RONNIE SHUEMAKE; CARLTON
MURPHY; and CALO WATKINS,
Defendants.
ORDER
Presently before the Court are the parties' Objections to the Magistrate Judge's Report
and Recommendation. (Docs. 38, 40). After an independent and de novo review of the entire
record, the undersigned concurs with the July 20, 2016, Report and Recommendation, (doc. 36).

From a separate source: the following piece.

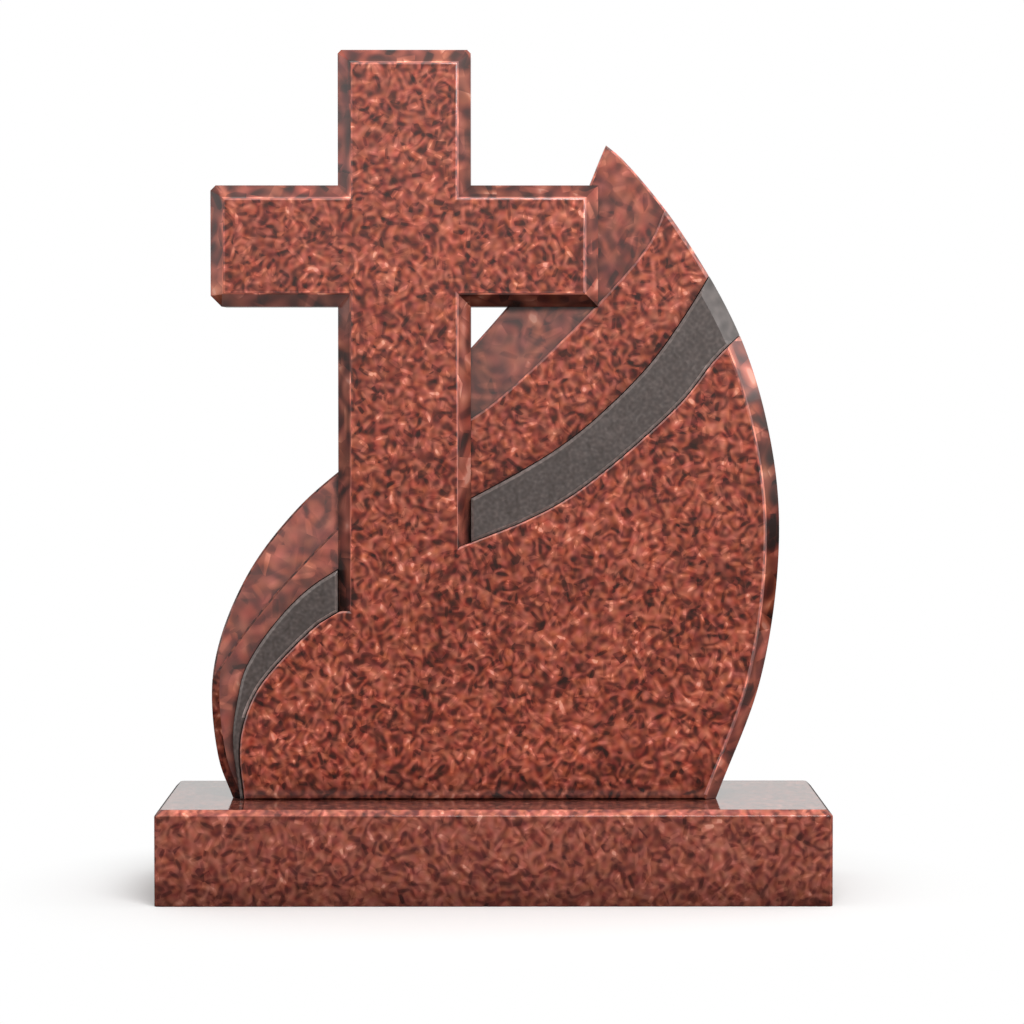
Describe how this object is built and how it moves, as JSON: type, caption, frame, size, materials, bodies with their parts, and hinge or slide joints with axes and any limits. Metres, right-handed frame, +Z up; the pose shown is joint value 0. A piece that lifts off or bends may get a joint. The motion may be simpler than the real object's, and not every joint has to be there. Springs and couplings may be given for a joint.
{
  "type": "cross headstone on a plinth",
  "caption": "Polished red granite gravestone: a plain chamfered Latin cross before a flame-shaped slab with dark inlaid bands, on a low plinth.",
  "frame": {"origin": "middle of the plinth's underside", "axes": "+Z up, -Y out of the carved front, +X to the viewer's right when facing the front"},
  "size_m": [0.701, 0.3, 0.8901],
  "materials": {
    "red_granite": "polished, coarse red and black grain",
    "base_granite": "polished, coarse red and black grain, mirror-like top",
    "dark_granite": "finely honed dark grey, fine grain"
  },
  "bodies": {
    "root": {"base": "base_granite", "headstone": "red_granite", "ribbon_right": "dark_granite", "ribbon_left": "dark_granite"}
  },
  "joints": []
}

Accordingly, the Court OVERRULES the parties' Objections and ADOPTS the Magistrate
Judge's Report and Recommendation, as supplemented herein, as the opinion of the Court.
BACKGROUND
Plaintiff filed this case pursuant to 42 U.S.C. § 1983 contending that Defendants violated
his constitutional rights when they sprayed him with pepper spray.
(Doc. 1.) The Court
conducted the requisite frivolity review, (doc. 16), and Defendants subsequently filed a Motion
to Dismiss, (doc. 23). Plaintiff then filed an Amended Complaint, (doc. 27), and Defendants also
filed a Motion to Dismiss the Amended Complaint, (doc. 29).
The Magistrate Judge
recommended granting in part and denying in part Defendants' Motion to Dismiss the Amended
Complaint.1 (Doc. 36.)
1 The July 20, 2016, Report and Recommendation never directly addressed Defendants' First Motion to
Dismiss, (doc. 23). The Court now DISMISSES as moot Defendants' First Motion to Dismiss,
DISCUSSION
Each of the parties filed Objections to the Magistrate Judge's Report and
Recommendation. (Docs. 38, 40.) Plaintiff objects that the Magistrate Judge dismissed his
compensatory and punitive damages claims. (Doc. 40, p. 1.) However, Plaintiffs Objection
simply re-alleges the same facts found in his Amended Complaint, and Plaintiff does not provide
any other information to indicate he suffered more than a de minimis injury at the hands of
Defendants.
Accordingly, the Court OVERRULES Plaintiffs Objections for the reasons
already set forth in the Magistrate Judge's Report and Recommendation.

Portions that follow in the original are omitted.